McCreevy has his sights set on bankers' 'bogus' bonuses
EUROPEAN officials are set to stamp on bankers' bonuses in an effort to quell public anger over "rewards for failure" and usher in tighter rules for the £2 trillion hedge fund and private equity industry.
Industry figures last night lashed out at the EU proposals, warning they could threaten thousands of jobs and slow down the global recovery.
Under the EU's new rules, banks would be allowed to claw back staff bonuses when performance claims proved to be bogus, a step that employment lawyers say will be hard to do.
The push for tighter regulation follows public outrage over the 703,000 a year pension granted to former Royal Bank of Scotland chief executive Sir Fred Goodwin despite the bank being bailed out by the government.
Charlie McCreevy, the EU's internal market commissioner, yesterday said: "As the (2008 banking] crisis unfolded, there was more than a hint of 'take the money and run'."

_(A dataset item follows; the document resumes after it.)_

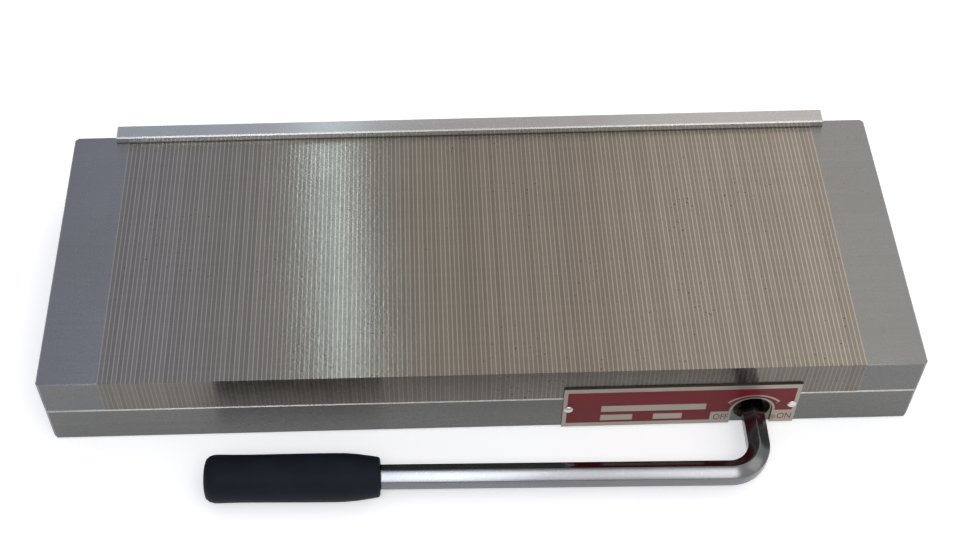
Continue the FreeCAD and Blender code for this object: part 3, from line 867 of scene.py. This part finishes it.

The EU's executive arm also proposed that hedge fund managers must register and be subject to close scrutiny to operate inside the union.
Managers, along with private equity groups, would also be required to report data to supervisors to ensure no dangerous risks are building up that could destabilise the wider global financial system.
While hedge funds account for only a small proportion of Scotland's financial services sector, the majority of Europe's hedge funds are managed from London.
Florence Lombard, executive director of the Alternative Investment Management Association, said: "Hastily prepared and without consultation, the directive contains many ill-considered provisions that are impractical and may prove unworkable.
"The unintended consequences of these measures may put thousands of jobs in several major European industries under threat and slow down any economic recovery."
The proposed regulations will require registration for funds managing more than 100 million (90m) of assets – covering some 30 per cent of hedge fund managers dealing with 90 per cent of assets in European Union-based funds. The European Commission said it would set transparency and governance standards and ensure funds could handle risks, liquidity and conflicts of interest.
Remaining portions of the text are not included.